Well, that's exactly what's going to happen and if there's a year for it to happen, it's this year, when the Buckeyes won't likely have to deal with the psychological burden of preparing for 40+ days to meet USC in January. USC never loses in January.

That's not to say teams want to avoid playing the best competition, but trying to beat Pete Carroll in a bowl game is about as easy as figuring out who's leading the Heisman race right now.

Terrelle Pryor

A BCS bowl win for Ohio State would do wonders for the Buckeyes' confidence in the national picture, and depending how temperamental Terrelle Pryor performs, he could very well launch a Heisman candidacy in much the same way an athletic quarterback named Vince Young announced his own bid as a Texas sophomore in a breathtaking Rose Bowl win just a few years ago.

And then the countdown will be on for next year's Week 2 meeting in Columbus, when Miami's own 2010 Heisman candidate, Jacory Harris, will lead his Hurricanes into the Horseshoe.

BLOUNT DRAMA: LeGarrette Blount will be back in a Ducks uniform Saturday against Arizona State, and that's a good thing.

But it's a good thing in a general sense more than the specific sense. It's good for the sake of second chances, but there's still a sour taste left by the harsh suspension of Oklahoma State wideout Dez Bryant, whose transgression was far less offensive than Blount's.

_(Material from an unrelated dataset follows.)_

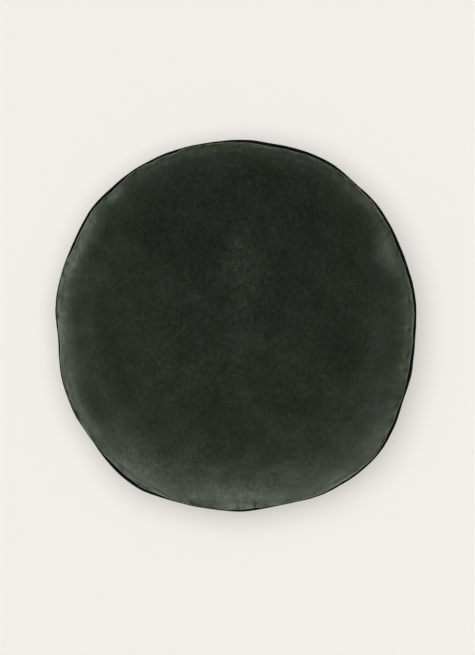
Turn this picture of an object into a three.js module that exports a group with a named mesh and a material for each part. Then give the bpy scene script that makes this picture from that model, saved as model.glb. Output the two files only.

I believe in second chances in most cases, especially if the student-athlete has at least met any requirements set forth by his school, which, according to word out of Eugene, Blount has surpassed.

Lastly, the argument that I've heard from some, that Blount shouldn't have been penalized so harshly because football is his meal ticket, that the sport is all he has and the university so coldly took that away from him, is ridiculous. Punishment is doled out according to the severity of an offensive act, not according to the level of inconvenience it will cause the perpetrator.

NOT TOO KEEN ON HOUSTON QB: It's impressive that Case Keenum is 4-0 in games decided by seven points or fewer this year. Being cool under pressure certainly adds a feather to his fedora, but let's remember one thing: Keenum plays for Houston, whose Cougars needed a field goal at the gun to avoid a loss to 4-5 Tulsa Saturday, about a month after giving up 58 points in a loss to 3-6 UTEP.

Such stories are rarely told about Heisman winners.